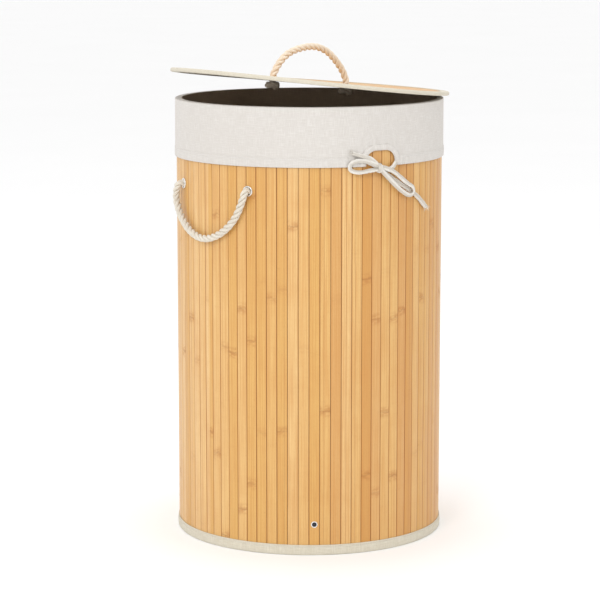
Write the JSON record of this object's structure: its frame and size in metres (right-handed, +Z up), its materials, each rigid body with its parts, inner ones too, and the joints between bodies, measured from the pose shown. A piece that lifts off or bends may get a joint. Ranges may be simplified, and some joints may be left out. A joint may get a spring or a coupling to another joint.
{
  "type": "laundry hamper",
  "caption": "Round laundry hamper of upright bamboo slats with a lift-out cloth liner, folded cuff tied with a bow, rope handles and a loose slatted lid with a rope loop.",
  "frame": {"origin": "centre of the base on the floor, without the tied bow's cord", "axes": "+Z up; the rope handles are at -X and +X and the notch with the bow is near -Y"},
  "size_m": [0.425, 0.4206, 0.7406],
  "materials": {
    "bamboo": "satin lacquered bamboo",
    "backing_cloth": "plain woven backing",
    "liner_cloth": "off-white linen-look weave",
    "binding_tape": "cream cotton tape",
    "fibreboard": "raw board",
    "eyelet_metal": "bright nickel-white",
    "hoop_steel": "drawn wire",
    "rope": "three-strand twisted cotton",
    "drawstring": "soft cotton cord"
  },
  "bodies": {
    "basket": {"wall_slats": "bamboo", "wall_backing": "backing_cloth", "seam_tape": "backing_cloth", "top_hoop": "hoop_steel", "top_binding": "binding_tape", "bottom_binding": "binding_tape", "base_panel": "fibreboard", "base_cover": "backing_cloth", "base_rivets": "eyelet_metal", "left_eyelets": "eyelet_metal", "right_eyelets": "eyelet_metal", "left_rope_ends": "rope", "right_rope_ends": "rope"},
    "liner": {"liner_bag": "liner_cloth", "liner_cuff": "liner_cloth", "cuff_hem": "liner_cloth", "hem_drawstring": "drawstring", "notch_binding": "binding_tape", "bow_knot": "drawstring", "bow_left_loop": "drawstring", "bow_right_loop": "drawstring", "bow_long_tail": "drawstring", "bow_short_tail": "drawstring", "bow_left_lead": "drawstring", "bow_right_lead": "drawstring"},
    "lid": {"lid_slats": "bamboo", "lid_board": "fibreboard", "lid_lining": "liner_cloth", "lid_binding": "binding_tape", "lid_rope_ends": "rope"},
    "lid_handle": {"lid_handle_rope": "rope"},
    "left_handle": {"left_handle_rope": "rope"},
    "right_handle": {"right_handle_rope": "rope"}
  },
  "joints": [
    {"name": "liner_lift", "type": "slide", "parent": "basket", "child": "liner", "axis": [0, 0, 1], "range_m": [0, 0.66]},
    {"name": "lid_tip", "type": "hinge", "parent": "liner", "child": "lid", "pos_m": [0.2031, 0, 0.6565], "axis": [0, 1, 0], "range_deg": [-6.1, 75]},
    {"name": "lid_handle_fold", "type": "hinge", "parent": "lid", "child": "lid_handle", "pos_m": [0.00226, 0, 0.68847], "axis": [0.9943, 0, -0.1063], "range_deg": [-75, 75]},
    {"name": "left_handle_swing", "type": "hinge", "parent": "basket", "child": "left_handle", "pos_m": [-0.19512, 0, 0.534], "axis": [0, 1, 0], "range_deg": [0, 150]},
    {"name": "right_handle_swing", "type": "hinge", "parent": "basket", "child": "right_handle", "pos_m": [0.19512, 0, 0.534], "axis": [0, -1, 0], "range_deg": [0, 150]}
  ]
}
# # # # # # #
What you will do — Print the listing above in its entirety, with every line exact.

Completed task —
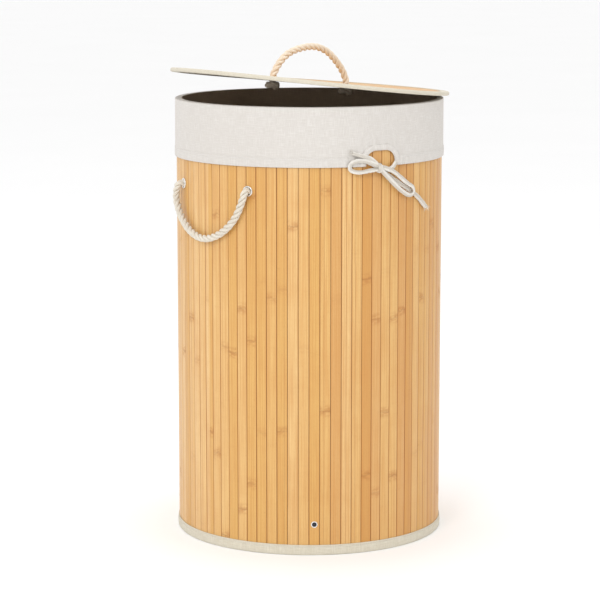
Write the JSON record of this object's structure: its frame and size in metres (right-handed, +Z up), its materials, each rigid body with its parts, inner ones too, and the joints between bodies, measured from the pose shown. A piece that lifts off or bends may get a joint. Ranges may be simplified, and some joints may be left out. A joint may get a spring or a coupling to another joint.
{
  "type": "laundry hamper",
  "caption": "Round laundry hamper of upright bamboo slats with a lift-out cloth liner, folded cuff tied with a bow, rope handles and a loose slatted lid with a rope loop.",
  "frame": {"origin": "centre of the base on the floor, without the tied bow's cord", "axes": "+Z up; the rope handles are at -X and +X and the notch with the bow is near -Y"},
  "size_m": [0.425, 0.4206, 0.7406],
  "materials": {
    "bamboo": "satin lacquered bamboo",
    "backing_cloth": "plain woven backing",
    "liner_cloth": "off-white linen-look weave",
    "binding_tape": "cream cotton tape",
    "fibreboard": "raw board",
    "eyelet_metal": "bright nickel-white",
    "hoop_steel": "drawn wire",
    "rope": "three-strand twisted cotton",
    "drawstring": "soft cotton cord"
  },
  "bodies": {
    "basket": {"wall_slats": "bamboo", "wall_backing": "backing_cloth", "seam_tape": "backing_cloth", "top_hoop": "hoop_steel", "top_binding": "binding_tape", "bottom_binding": "binding_tape", "base_panel": "fibreboard", "base_cover": "backing_cloth", "base_rivets": "eyelet_metal", "left_eyelets": "eyelet_metal", "right_eyelets": "eyelet_metal", "left_rope_ends": "rope", "right_rope_ends": "rope"},
    "liner": {"liner_bag": "liner_cloth", "liner_cuff": "liner_cloth", "cuff_hem": "liner_cloth", "hem_drawstring": "drawstring", "notch_binding": "binding_tape", "bow_knot": "drawstring", "bow_left_loop": "drawstring", "bow_right_loop": "drawstring", "bow_long_tail": "drawstring", "bow_short_tail": "drawstring", "bow_left_lead": "drawstring", "bow_right_lead": "drawstring"},
    "lid": {"lid_slats": "bamboo", "lid_board": "fibreboard", "lid_lining": "liner_cloth", "lid_binding": "binding_tape", "lid_rope_ends": "rope"},
    "lid_handle": {"lid_handle_rope": "rope"},
    "left_handle": {"left_handle_rope": "rope"},
    "right_handle": {"right_handle_rope": "rope"}
  },
  "joints": [
    {"name": "liner_lift", "type": "slide", "parent": "basket", "child": "liner", "axis": [0, 0, 1], "range_m": [0, 0.66]},
    {"name": "lid_tip", "type": "hinge", "parent": "liner", "child": "lid", "pos_m": [0.2031, 0, 0.6565], "axis": [0, 1, 0], "range_deg": [-6.1, 75]},
    {"name": "lid_handle_fold", "type": "hinge", "parent": "lid", "child": "lid_handle", "pos_m": [0.00226, 0, 0.68847], "axis": [0.9943, 0, -0.1063], "range_deg": [-75, 75]},
    {"name": "left_handle_swing", "type": "hinge", "parent": "basket", "child": "left_handle", "pos_m": [-0.19512, 0, 0.534], "axis": [0, 1, 0], "range_deg": [0, 150]},
    {"name": "right_handle_swing", "type": "hinge", "parent": "basket", "child": "right_handle", "pos_m": [0.19512, 0, 0.534], "axis": [0, -1, 0], "range_deg": [0, 150]}
  ]
}